The number of people looking for rentable homes in all urban and peri-urban areas in Tanzania is just more testimony to the fact that the country’s mortgage industry is almost virgin.

These people, mostly middle and low-income earners in urban areas, would love one day to own their own homes.

Their noble wishes have remained as dreams for years because they lack the finance to enable them build their own houses.

Worse, since the collapse of the Tanzania Housing Bank (THB) in the late 1980s, the emerging domestic private sector has not seriously dared take up the challenge of financing the housing sub-sector in Tanzania.

Public housing schemes, principally under the National Housing Corporation (NHC), are known as spectacular non-performers for various reasons, including non-compliance to timely rental payments by tenants.

The government, on its part, has tactfully solved the pathetic housing conditions that has for long beset its civil servants by selling some of its old houses to a few of its seniors.

Yet, overall, Tanzania is experiencing a serious housing shortage.

For the few private developers right now trying to develop real estate, their focus and practical concentration have been concentrated on urban settings only .

Even in the urban areas, their center of attention is on office accommodation, rather than on residential space.

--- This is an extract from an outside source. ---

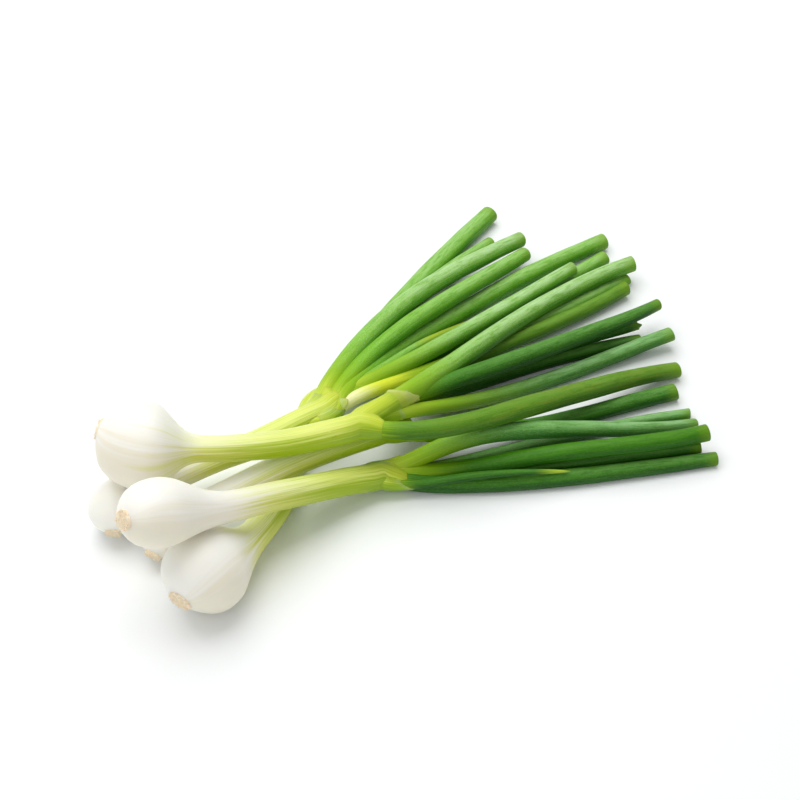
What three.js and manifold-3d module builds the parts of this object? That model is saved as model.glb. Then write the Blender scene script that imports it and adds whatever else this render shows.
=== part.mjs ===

Banks, and other financial institutions, are well aware that the demand for good and affordable housing is increasing fast, meaning that the potential of the mortgage market is expanding constantly.

However, Tanzania’s mortgage industry has not undergone thorough reforms that would attract institutional investors to venture into the provision of sufficient home loans.

Banks are seemingly sitting on the fence in their investment priorities, taking into account that the potential returns likely to be obtained from rentals are much lower than the interest rates earned from both loans and purchase of government papers.

Apparently, the thin market for high-income households seems to have been saturated, while the middle-income group, by virtue of our standards, are apparently taking up houses meant for the low-income group.

The really poor end up in shacks in slums and other informal settlements in vulnerable, flood-prone areas.

Individually, financial institutions might have been tempted to provide lending to personal borrowers, but our land laws are yet to be refined to cater for unrestricted foreclosure in case of default.

In this kind of scenario, requirements that are needed for one to qualify for mortgages are extremely stringent, which is why owning a home is likely to continue as a dream for most Tanzanians.